Al final de cada gobierno, cuando el polvo comienza a asentarse, se suele buscar en la quietud las verdades que nadie quiso mirar de frente durante la borrasca. El sector agroalimentario de México, tras seis años de López Obrador, se revela como un panorama de contrastes, de luces y sombras, realidades tan complejas como el clima que las moldea.
Se habla de desabasto en granos básicos e inseguridad alimentaria, mientras se celebran los mayores récords de exportación de alimentos que ha visto México. En la narrativa agropecuaria nacional se oscila entre la promesa de una abundancia que nunca llega del todo y una ruina que siempre parece estar a la vuelta de la esquina.
El aguacate es quizás el mejor ejemplo de este fenómeno. Convertido en un monstruo de exportación, que supera 3.2 mil millones de dólares, ha capturado las papilas gustativas de quienes ni sabían pronunciar su nombre. Pero, en los campos de Michoacán, ese mismo fruto es sinónimo de miedo. Donde antes se hablaba de clima y cosecha, ahora se habla de cobro de piso, carteles y de las balas que silencian a quienes se atreven a levantar la voz.
¿Recuerda hace unos meses cuando Estados Unidos cerró temporalmente la frontera del aguacate mexicano tras agresiones a sus inspectores? Recordatorio claro de que el crimen organizado no solo tiene control sobre el campo, sino también sobre sus mercados internacionales.
Los gobiernos de México y Estados Unidos llegaron a un acuerdo para transferir las actividades de certificación de huertos a personal nacional. En teoría un reconocimiento a la disciplina y al cumplimiento sanitario. Pero en la práctica es por miedo. Miedo a que los gringos sigan siendo blancos fáciles. Ellos supervisan, nosotros fingimos que mandamos, un intento de mantener a los estadounidenses a salvo, mientras seguimos siendo vigilados de cerca. No se engañe, en la supervisión de los empaques que exportan aguacates seguirán los gringos. ¿Un logro entonces? Difícilmente. La enésima declaración de la ingobernabilidad del campo mexicano, aunque se venda como un destello de soberanía recuperada.
El campo mexicano a final de sexenio es una bestia herida que goza de salud. Recientemente, el Indicador Global de Actividad Económica (IGAE) registró tres meses consecutivos al alza, con un sorpresivo repunte en julio pasado que dejó a más de un especialista boquiabierto.
El sector primario, después de tres meses de caídas anuales, tuvo su primer avance significativo, con el crecimiento más grande desde 2016, un 11%.
Creciendo, sí, pero, ¿en serio? La temporada de lluvias trajo un número que parece sacado de una época dorada. Sin embargo, es solo una ilusión. Este sector, aunque vital, representa menos del 5% de la economía nacional. Una distorsión metodológica que sobrerrepresenta el papel del sector en el crecimiento económico. Y lo peor: esta efímera bonanza es solo un respiro antes de la tormenta.

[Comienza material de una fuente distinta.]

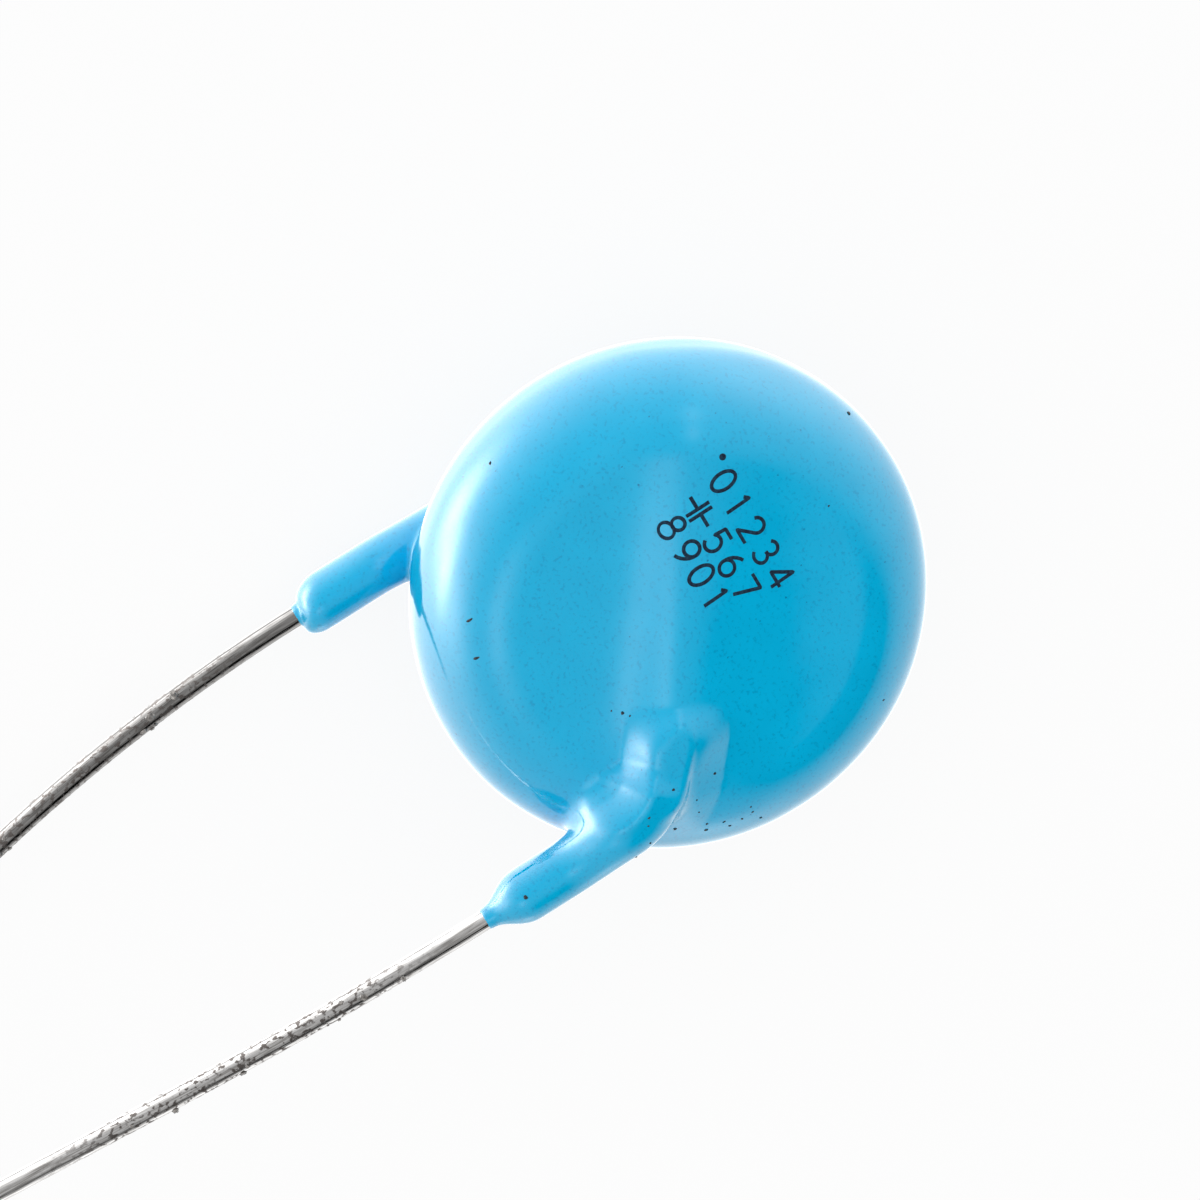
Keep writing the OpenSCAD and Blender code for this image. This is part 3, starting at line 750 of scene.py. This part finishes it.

Los nubarrones se acercan rápidamente. Incertidumbre política de la próxima elección en EUA, la transición de gobierno que paralizará aún más los indicadores, y la ya debilitada demanda externa amenazan con sofocar lo poco que queda. La desaceleración en el gasto público, la caída proyectada en los empleos, y la disminución en el flujo de remesas—arteria vital para tantas familias mexicanas—empezarán a pesar de una manera que aún no alcanzamos a medir.
El sector agroalimentario, con sus glorias, caídas y contradicciones, es el reflejo más puro de un país que siempre parece estar al borde, nunca del todo sumido en la ruina, pero tampoco cercano a esa prosperidad que tantas veces se nos prometió. Todo pinta para un fin de año económicamente terrible, un 2025 complicadísimo para las alacenas mexicanas, pero un fin de sexenio para echar campanas al aire. Total, ¿qué tanto se nos puede caer el país en tres meses?